Here is an example of a “pretend” return of rights clause:
If after the expiration of three years from the date the work is first put into print, the Work is then out of print, Author may make a written demand to Publisher to republish the Work. Publisher shall have 90 days after receipt of the demand letter to give notice of its intent to comply. Publisher shall be deemed to have complied by publishing in one or more of the formats identified above or by entering into a sublicense agreement with a third party for publication of the Work. If, after Publisher fails to comply for a period of six months, then Author shall have the right to terminate this agreement and all rights shall be returned to the Author. Notwithstanding, the Publisher shall have the right to retain all electronic rights in the Work.
NO! This is a terrible and fake return of rights meant only to fool the author. There is no threshold of sales that must be met and since the publisher also snuck in a print-on-demand clause in the paragraphs above this one and wants to keep erights, they will NEVER consider that book out of print. That author can ask until they keel over from pleading, but that publisher doesn’t have to do anything. Make no mistake: this is an immoral clause.
Here are some good examples:
Example 1: If sales fall below 100 copies in any given six-month period, all rights will revert back to an author for that book.
Example 2: In any 12-month period fewer than 250 units of the Work have been sold, or the Work has generated less than $250 in revenues for Author, the Work shall be deemed out of print and author may request back rights.

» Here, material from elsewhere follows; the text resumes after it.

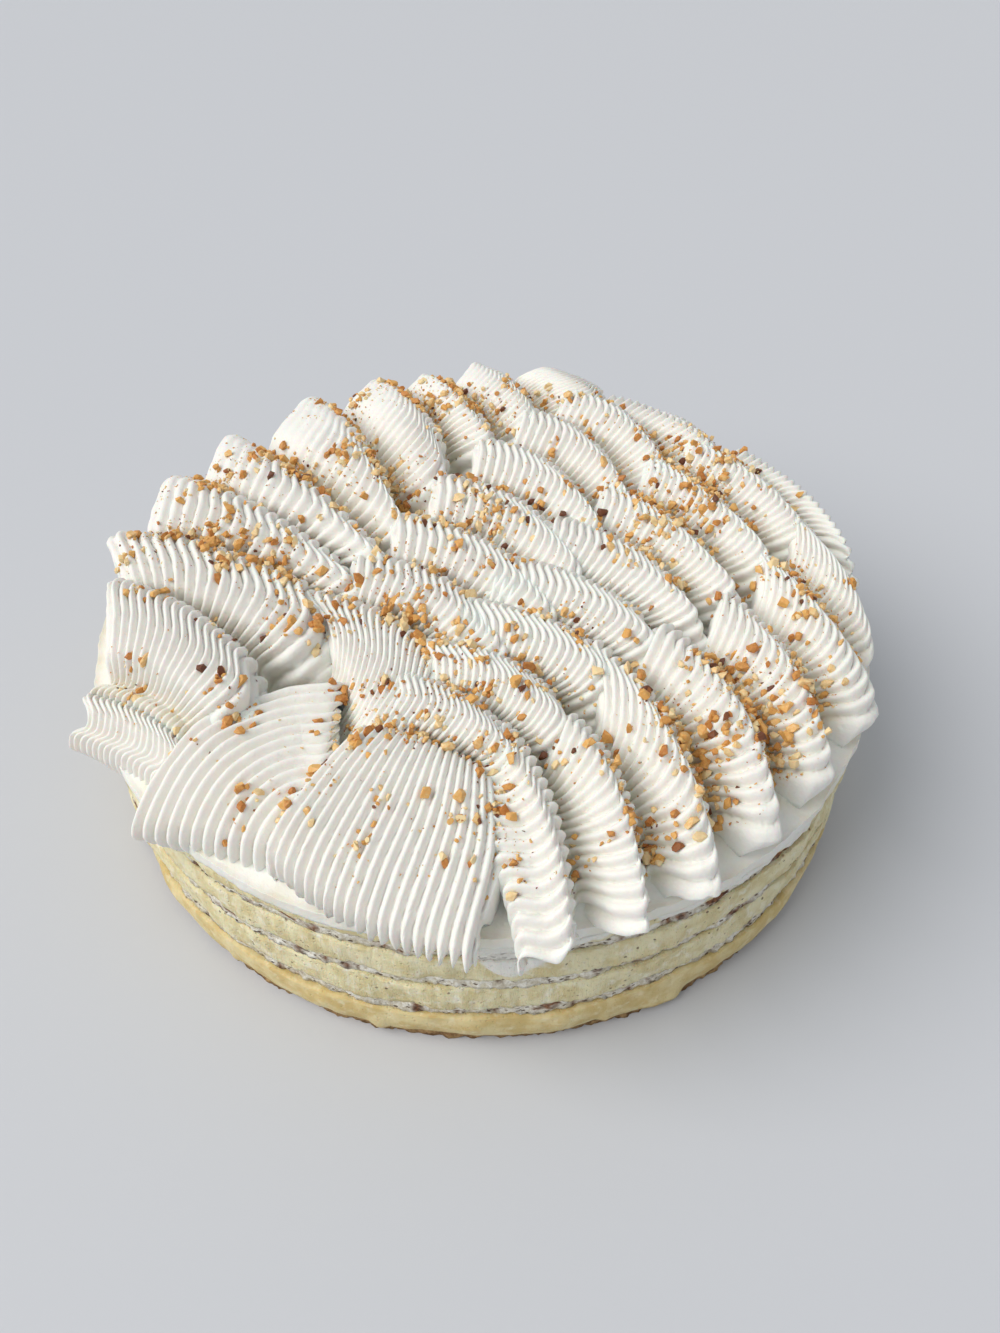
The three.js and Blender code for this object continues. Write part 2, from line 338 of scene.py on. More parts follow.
def slit_at(stroke, fold, drop=0.0):
    """Four points across the slit at the nose of a fold, or lower by a drop."""
    s = np.array([-0.5, -1 / 6, 1 / 6, 0.5])
    turn = math.radians(fold.turn)
    arch = 1 - 4 * s**2
    back = fold.bow * arch
    u = fold.u + s * fold.width * math.cos(turn) - back * math.sin(turn)
    v = fold.v + s * fold.width * math.sin(turn) + back * math.cos(turn)
    return sagged(stroke, np.stack([u, v, NOSE_HEIGHT + CROWN * arch - drop], 1))


def sweep_rows(stroke):
    """Slit positions of a stroke's end that turns about a point and drops over the edge."""
    sweep = stroke.sweep
    count = int(abs(sweep.stop - sweep.start) / SWEEP_STEP) + 1
    radii = np.linspace(sweep.outer, sweep.inner, 4)
    for along in np.linspace(0, 1, count):
        angle = math.radians(sweep.start + (sweep.stop - sweep.start) * along)
        left, right = (low + (high - low) * along**2 for low, high in (sweep.left, sweep.right))
        u = sweep.u + radii * math.cos(angle)
        v = sweep.v + radii * math.sin(angle)
        z = NOSE_HEIGHT - np.linspace(left, right, 4)
        yield ("S", sweep.ribs, sagged(stroke, np.stack([u, v, z], 1)))


def tail_rows(stroke):
    """The last slit positions of a stroke, dropping evenly to its torn end."""
    for step, fold in enumerate(stroke.tail, 1):
        yield ("S", 1.0, slit_at(stroke, fold, stroke.torn_drop * step / len(stroke.tail)))


def stroke_rows(stroke, fold_depth):
    """Slit positions of a stroke: kind, share of the ribs and four points.

    The kinds are N for the nose of a fold, T for its top, S for its shoulder and V for the valley.
    """
    noses = [slit_at(stroke, fold) for fold in stroke.folds]
    end = list(sweep_rows(stroke) if stroke.sweep else tail_rows(stroke))
    torn = end[0][2]
    rows = []
    for nose, ahead in zip(noses, [*noses[1:], torn]):
        drawn_in = 0.0 if ahead is torn else stroke.drawn_in
        for kind, along, swing, pinch, rise in FOLD_SHAPE:
            place = nose * (1 - along) + ahead * along
            level = np.minimum(nose[:, 2], ahead[:, 2] + STEP_DOWN) * (1 - along) + ahead[:, 2] * along
            level += -fold_depth if rise is None else rise
            level += sag_at(stroke, place)
            place[:, :2] += (place[:, :2].mean(axis=0) - place[:, :2]) * pinch * drawn_in
            place[:, 2] = level - sag_at(stroke, place)
            place[:, 0] += swing
            rows.append((kind, 1.0, place))
    if len(end) == 1:
        rows.pop()
    lip = end[-1][2].copy()
    lip[:, :2] *= 1 + LIP_OUT / np.hypot(lip[:, 0], lip[:, 1])[:, None]
    lip[:, 2] -= LIP_DROP
    return rows + end + [("S", end[-1][1], lip)]


def slit_run(table):
    """All slit positions of a stroke, with the hidden walls under the noses of the folds put in.

    A row holds four points across the slit, the share of the ribs and how deep in a valley it lies, for the
    painted shade.
    """
    rows, before = [], None
    for kind, share, here in table:
        if kind == "N":
            low = before if before is not None else here + START
            for along, back, climb in NOSE_WALL:
                row = low * (1 - along) + here * along
                row[:, 1] = np.minimum(row[:, 1], here[:, 1] + WALL_REACH) - back
                row[:, 2] = low[:, 2] * (1 - climb) + here[:, 2] * climb
                rows.append([*row.ravel(), share, 1 - max(climb, 0)])
        rows.append([*here.ravel(), share, DEPTH_OF[kind]])
        if kind == "N":
            rows.append([*(here + BROW).ravel(), share, 0.0])
        before = here
    return np.array(rows)


def slit_points(rows):
    """The four points across the slit of each row."""
    return rows[:, :12].reshape(len(rows), 4, 3)


def curve_through(points, count):
    """Even run of count rows on a smooth curve through the points, and its length."""
    gap = np.linalg.norm(np.diff(slit_points(points), axis=0), axis=2).mean(axis=1) ** KNOT_POWER
    knots = np.concatenate([[0], np.cumsum(gap)])
    slope = np.diff(points, axis=0) / gap[:, None]
    inner = (slope[:-1] * gap[1:, None] + slope[1:] * gap[:-1, None]) / (gap[:-1] + gap[1:])[:, None]
    tangent = np.vstack([slope[:1], inner, slope[-1:]])
    x = np.linspace(0, knots[-1], count * 4)
    i = np.clip(np.searchsorted(knots, x, side="right") - 1, 0, len(gap) - 1)
    f = ((x - knots[i]) / gap[i])[:, None]
    h = gap[i][:, None]
    out = points[i] * (1 + 2 * f) * (1 - f) ** 2 + tangent[i] * h * f * (1 - f) ** 2
    out = out + points[i + 1] * f**2 * (3 - 2 * f) - tangent[i + 1] * h * f**2 * (1 - f)
    step = np.linalg.norm(np.diff(slit_points(out), axis=0), axis=2).mean(axis=1)
    length = np.concatenate([[0], np.cumsum(step)])
    even = np.linspace(0, length[-1], count)
    return np.stack([np.interp(even, length, column) for column in out.T], axis=1), length[-1]


def across(s):
    """Shares of the four slit points at s: a smooth curve through them, straight on beyond both ends."""
    c = np.clip(s, 0, 1)
    nodes = np.array([0, 1 / 3, 2 / 3, 1])
    share = np.ones((4, len(s)))
    for a in range(4):
        for b in range(4):
            if b != a:
                share[a] *= (c - nodes[b]) / (nodes[a] - nodes[b])
    past, short = np.maximum(s - 1, 0) * 3, np.minimum(s, 0) * 3
    return share + np.stack([-short, short, -past, past])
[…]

Example 3: Victoria Strauss lists her Harper Collins contract terms online: If for two consecutive accounting periods neither the Publisher nor a licensee of the Publisher has printed copies of the Work . . . but the Work is available for sale from the Publisher or a licensee of the Publisher by some means of on-demand printing, or electronic transmission or reproduction and within those two accounting periods, the Publisher and its licensees, collectively, have sold less than 250 copies of the Work, the Work shall be deemed out of print.
Example 4: If the Work is not in print, Author may request in writing that Publisher keep the Work in print. Publisher will have six (6) months to comply. If Publisher fails to comply . . . then at the end of such six (6) month period this Agreement shall terminate and all of the rights granted to Publisher shall revert to Author. The existence of an individual print on demand edition or an electronic edition shall not constitute the Work being in print unless there are total combined sales of $500 or more a year for these editions.
So there you have it. Be wise. Think of the future. If you sign away your rights now with no recourse, you will probably be kicking yourself years down the road like the dozens of authors I know, most of whom published with small, local publishers they trusted. The bottom line for publishers is money, and we authors need to think that way too.